Furnishings reflect the years between 1888 and 1949, the period in which original owners and their descendants, the McMurpheys, resided in the house. The wall that separated upstairs renters from residents in later years has now been removed. Bannisters damaged by construction of the temporary barrier have been restored.
Today, guests flow through the castle’s front door for teas and tours that feature Victorian era customs and decor. Summer workshops restore the romance of the period for students who don frills and practice proper manners.
Holiday teas Revive Eugene's Victorian Past
“We have a mission to preserve the heritage of the SMJ House for future generations by hosting events that highlight the history and people of Eugene,” says volunteer Hahn Neimand.
Neimand felt the pull of the SMJ House even before it became a public museum. A few years prior to her 1995 retirement from 30 years as an elementary teacher in local schools, Neimand attended an educators’ workshop on urban architecture at Portland’s historic Pittock Mansion
The program inspired Neimand and a colleague to develop a walking tour of historic homes in Eugene’s Skinner Butte neighborhood for elementary school students. That involvement led her to a position on the committee that orchestrated the SMJ house transition from county to city ownership and to years of leadership on the SMJ house board.

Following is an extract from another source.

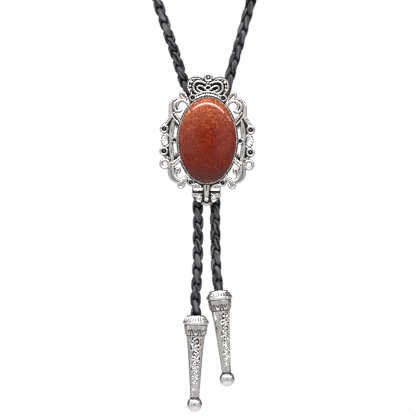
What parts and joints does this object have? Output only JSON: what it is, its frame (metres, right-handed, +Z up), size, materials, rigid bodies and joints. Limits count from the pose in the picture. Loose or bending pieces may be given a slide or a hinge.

“You have to be dedicated to do this kind of thing,” she says. “I never dreamt that I would do this, but the last two years of teaching I was president of the teachers’ union so I learned lots of management skills. That prepared me for this.”
What has kept her involved as a volunteer and board member at the house long after retirement from teaching is the history and educational opportunities the facility offers.
“Dr. Johnson wanted to keep it open so people didn’t forget the history of Eugene,” she says. “We use it as an educational facility to remind people of the past, and in addition to that, it’s a beautiful place. It’s just part of my life. It’s never been boring.”
Victorian teas and holiday tours serve that educational goal, and December brings a flurry of activity for volunteers who serve as decorators, docents, and tea pourers at the special events.
But Coleman is more likely to be found in the kitchen, hand-washing china teacups, than at the door to welcome guests. It’s a job that’s hard to sell, she says, but she likes the contact with history in cups once lifted by our forebears. Plus, plumbing that dates to 1888 rules out a modern dishwasher.
This season’s teas conclude with a final event today, but a new year brings new opportunities. The museum website, SMJHouse.org, provides an event schedule and a sign-up for email notices
As for me, it’s not teas or Christmas trees that brought history to life as Coleman and Neimand guided me through the house this month. Just one room’s historic to me. It’s the front room upstairs with a view across the train tracks and south down Willamette Street. The room of the college boy who now makes his home with me.